III. Die Wiederaufrichtung Frankreichs wird nicht mehr weitergehen, wenn die Frage der industriellen Produktion Deutschlands und seiner Konkurrenzkapazität nicht schnell eine Regelung findet. Die Grundlage für die Überlegenheit, die die französischen Industriellen traditionsgemäß Deutschland zubilligen, liegt darin, daß es Stahl zu einem Preis produziert, mit dem Frankreich nicht konkurrieren kann. Daraus schließen sie, daß die gesamte französische Produktion darunter leiden muß. Schon verlangt Deutschland, seine Produktion von 11 auf 14 Millionen Tonnen zu erhöhen. Wir werden diese Forderung ablehnen, aber die Amerikaner werden darauf bestehen. Dann werden wir Vorbehalte machen, und schließlich werden wir nachgeben. Zur gleichen Zeit stagniert die französische Produktion; sie geht sogar zurück. [...] 

Mit der vorgeschlagenen Lösung verschwindet die Frage der Herrschaft der deutschen Industrie, deren Existenz in Europa eine Furcht verursachen würde, die Grund ständiger Unruhe wäre, schließlich die Vereinigung Europas verhindert und Deutschland erneut in den Abgrund stürzt. Diese Lösung schafft im Gegensatz dazu für die Industrie sowohl in Deutschland als auch in Frankreich Bedingungen gemeinsamer Expansion in der Konkurrenz, wobei jede Form von Beherrschung fortfällt. [...] 

V. Im gegenwärtigen Zeitpunkt kann Europa nur aus Frankreich geboren werden.
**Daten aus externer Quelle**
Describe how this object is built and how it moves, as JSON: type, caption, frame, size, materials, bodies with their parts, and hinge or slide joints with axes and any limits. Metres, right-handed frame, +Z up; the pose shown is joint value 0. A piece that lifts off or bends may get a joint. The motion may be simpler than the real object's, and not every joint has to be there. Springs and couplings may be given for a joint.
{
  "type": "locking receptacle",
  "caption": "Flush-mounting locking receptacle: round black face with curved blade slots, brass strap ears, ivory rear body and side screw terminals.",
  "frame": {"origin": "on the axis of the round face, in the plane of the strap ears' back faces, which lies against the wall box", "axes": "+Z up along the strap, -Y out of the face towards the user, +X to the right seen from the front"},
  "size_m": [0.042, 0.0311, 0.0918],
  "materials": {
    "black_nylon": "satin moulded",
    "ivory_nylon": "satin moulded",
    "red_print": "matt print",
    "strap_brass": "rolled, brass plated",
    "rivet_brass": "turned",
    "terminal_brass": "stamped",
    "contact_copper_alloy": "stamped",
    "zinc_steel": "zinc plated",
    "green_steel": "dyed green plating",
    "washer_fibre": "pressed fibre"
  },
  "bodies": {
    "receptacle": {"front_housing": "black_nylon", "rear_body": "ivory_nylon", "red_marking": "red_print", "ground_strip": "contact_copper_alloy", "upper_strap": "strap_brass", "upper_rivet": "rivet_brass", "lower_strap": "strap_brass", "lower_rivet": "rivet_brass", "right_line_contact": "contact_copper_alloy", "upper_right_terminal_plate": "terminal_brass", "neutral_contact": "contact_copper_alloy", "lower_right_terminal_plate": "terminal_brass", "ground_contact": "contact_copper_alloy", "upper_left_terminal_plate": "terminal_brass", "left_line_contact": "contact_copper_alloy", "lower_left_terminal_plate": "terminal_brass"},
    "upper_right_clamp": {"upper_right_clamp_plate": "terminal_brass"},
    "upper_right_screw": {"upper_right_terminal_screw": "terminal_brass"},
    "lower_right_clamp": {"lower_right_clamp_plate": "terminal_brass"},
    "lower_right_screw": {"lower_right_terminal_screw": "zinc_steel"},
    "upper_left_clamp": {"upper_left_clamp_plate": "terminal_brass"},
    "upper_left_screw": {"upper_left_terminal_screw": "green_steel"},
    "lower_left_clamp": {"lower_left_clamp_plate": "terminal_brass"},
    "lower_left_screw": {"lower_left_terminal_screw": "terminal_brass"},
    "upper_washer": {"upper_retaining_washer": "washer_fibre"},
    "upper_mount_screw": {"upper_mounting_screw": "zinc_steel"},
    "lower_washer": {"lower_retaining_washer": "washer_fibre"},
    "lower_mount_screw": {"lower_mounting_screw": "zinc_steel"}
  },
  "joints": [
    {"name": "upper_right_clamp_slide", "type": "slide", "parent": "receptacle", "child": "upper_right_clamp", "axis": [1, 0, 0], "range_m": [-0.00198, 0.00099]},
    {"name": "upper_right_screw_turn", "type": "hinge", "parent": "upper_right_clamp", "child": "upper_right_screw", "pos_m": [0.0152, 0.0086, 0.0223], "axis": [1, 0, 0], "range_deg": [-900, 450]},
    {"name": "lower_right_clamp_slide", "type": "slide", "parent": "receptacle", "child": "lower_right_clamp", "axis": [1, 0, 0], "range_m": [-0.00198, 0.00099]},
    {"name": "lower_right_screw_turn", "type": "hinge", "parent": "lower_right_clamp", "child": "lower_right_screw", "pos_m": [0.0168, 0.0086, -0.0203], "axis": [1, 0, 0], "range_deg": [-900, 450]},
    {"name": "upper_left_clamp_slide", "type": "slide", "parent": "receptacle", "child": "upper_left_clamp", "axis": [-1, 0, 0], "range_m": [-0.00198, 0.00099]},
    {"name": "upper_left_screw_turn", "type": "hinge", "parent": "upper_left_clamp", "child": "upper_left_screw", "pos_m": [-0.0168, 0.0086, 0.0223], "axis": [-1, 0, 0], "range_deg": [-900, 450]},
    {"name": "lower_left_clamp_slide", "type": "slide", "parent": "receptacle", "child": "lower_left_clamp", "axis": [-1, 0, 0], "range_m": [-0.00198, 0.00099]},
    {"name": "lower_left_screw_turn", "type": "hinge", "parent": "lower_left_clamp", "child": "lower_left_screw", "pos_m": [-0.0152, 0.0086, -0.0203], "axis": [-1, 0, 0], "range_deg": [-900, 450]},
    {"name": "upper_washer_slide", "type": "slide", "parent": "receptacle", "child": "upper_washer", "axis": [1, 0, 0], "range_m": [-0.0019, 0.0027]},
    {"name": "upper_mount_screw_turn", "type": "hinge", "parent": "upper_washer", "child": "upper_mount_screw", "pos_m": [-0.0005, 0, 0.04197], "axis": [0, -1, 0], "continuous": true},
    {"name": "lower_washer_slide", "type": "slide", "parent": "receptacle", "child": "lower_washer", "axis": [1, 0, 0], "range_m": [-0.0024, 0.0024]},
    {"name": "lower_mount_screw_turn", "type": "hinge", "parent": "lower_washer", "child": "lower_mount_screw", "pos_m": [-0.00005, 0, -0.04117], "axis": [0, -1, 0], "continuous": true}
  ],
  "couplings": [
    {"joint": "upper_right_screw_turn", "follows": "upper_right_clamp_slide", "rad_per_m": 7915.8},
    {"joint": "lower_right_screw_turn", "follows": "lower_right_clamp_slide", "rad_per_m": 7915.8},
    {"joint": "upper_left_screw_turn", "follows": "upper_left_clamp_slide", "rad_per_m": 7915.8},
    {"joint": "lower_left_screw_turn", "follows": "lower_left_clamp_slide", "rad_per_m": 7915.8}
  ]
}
Nur Frankreich kann sprechen und handeln. Wenn aber Frankreich jetzt nicht spricht und handelt, was wird dann geschehen? Um die Vereinigten Staaten wird eine Ansammlung zustande kommen, freilich mit dem Ziel, den Kalten Krieg mit größerer Kraft zu führen. Der einleuchtende Grund dafür ist darin zu suchen, daß die Länder Europas Angst haben und Hilfe suchen. England wird sich mehr und mehr den Vereinigten Staaten annähern; Deutschland wird sich rasch entwickeln, wir können seine Aufrüstung nicht verhindern. Frankreich wird in seinen Malthusianismus von eh und je zurückfallen, und diese Entwicklung wird unweigerlich in seiner Ausschaltung enden. 
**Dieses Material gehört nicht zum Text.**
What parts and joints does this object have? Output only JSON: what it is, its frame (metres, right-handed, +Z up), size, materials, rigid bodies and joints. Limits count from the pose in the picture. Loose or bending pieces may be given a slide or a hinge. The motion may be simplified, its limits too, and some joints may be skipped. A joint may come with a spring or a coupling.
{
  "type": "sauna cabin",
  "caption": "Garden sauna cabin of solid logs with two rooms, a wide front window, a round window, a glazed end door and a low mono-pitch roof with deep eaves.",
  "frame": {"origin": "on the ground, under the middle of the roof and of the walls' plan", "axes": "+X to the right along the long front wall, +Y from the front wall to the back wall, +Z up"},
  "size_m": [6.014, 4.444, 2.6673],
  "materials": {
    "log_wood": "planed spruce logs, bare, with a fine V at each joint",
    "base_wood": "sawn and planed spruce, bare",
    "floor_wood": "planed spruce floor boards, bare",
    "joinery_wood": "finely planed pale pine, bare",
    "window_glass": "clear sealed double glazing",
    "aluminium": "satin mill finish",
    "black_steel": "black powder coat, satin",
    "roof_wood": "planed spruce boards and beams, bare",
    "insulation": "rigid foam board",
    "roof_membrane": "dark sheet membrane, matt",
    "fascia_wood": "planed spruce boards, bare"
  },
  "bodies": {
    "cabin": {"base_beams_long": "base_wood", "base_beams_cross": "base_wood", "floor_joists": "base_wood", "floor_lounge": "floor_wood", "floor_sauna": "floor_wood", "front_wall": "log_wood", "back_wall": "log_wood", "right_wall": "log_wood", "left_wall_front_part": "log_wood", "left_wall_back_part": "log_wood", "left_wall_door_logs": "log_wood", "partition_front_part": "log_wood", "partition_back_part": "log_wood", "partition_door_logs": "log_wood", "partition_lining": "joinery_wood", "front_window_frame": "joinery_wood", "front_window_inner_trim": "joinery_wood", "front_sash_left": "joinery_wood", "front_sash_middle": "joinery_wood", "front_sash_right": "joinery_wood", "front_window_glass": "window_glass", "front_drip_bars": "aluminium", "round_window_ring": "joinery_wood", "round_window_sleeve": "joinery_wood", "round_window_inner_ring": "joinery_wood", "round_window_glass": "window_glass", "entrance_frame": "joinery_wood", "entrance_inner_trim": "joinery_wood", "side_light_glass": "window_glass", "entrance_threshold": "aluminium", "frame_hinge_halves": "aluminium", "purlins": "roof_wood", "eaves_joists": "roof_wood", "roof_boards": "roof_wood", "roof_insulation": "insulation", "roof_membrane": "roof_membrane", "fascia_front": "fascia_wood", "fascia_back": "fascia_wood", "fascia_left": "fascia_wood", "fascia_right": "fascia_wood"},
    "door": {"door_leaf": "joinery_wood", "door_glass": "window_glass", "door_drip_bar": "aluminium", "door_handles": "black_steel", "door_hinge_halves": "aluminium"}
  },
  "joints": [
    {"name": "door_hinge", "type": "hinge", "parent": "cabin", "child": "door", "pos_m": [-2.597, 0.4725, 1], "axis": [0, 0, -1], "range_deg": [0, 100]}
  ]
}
VI. Seit der Befreiung haben die Franzosen, die sich durch die Prüfungen nicht haben unterkriegen lassen, Beweise von Vitalität und Glauben an die Zukunft vorgelegt: Entwicklung der Produktion, Modernisierung und Umgestaltung der Landwirtschaft, Instandsetzung der Französischen Union usw. Nun haben aber die Franzosen im Laufe dieser Jahre Deutschland und seine Konkurrenz vergessen. Sie glaubten an den Frieden. Plötzlich finden sie Deutschland und den Krieg wieder. 
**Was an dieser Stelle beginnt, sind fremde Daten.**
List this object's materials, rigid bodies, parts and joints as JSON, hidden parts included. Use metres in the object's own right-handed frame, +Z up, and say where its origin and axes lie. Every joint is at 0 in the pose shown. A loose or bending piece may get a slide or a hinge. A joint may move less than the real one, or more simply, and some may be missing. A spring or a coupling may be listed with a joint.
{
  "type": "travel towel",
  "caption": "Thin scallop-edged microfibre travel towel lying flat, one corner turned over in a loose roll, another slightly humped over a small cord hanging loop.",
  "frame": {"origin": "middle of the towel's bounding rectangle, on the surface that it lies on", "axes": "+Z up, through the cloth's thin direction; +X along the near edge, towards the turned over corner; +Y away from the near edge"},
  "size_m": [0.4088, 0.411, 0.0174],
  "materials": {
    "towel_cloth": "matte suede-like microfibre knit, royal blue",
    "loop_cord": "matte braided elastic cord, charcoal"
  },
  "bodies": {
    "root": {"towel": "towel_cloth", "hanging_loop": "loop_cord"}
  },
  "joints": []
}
Die Erhöhung der deutschen Produktion, die Organisierung des Kalten Krieges werden bei ihnen wie in der Vergangenheit Gefühle der Furcht hervorrufen und malthusianistischen Reflexen neue Nahrung geben. Sie werden in ihre furchtsame Psychologie zurückfallen, und zwar genau in dem Augenblick, in dem die Kühnheit ihnen erlauben würde, diese beiden Gefahren zu beseitigen und jene Fortschritte ins französische Bewußtsein zu rücken, zu denen sie im Grunde bereit sind. 

In dieser Konjunktur ist Frankreich vom Schicksal auserwählt. Wenn es die Initiative ergreift, welche die Furcht beseitigt, die Hoffnung in die Zukunft neu belebt, die Schaffung einer Kraft des Friedens ermöglicht, dann wird es Europa befreit haben. Und in einem derart befreiten Europa wird der Geist der auf französischem Boden geborenen Menschen, die in Freiheit und unter sich ständig bessernden Bedingungen leben, weiterhin einen wichtigen Beitrag leisten. 

Gilbert Ziebura, Die deutsch-französischen Beziehungen seit 1945, Stuttgart 21997, S. 498-504.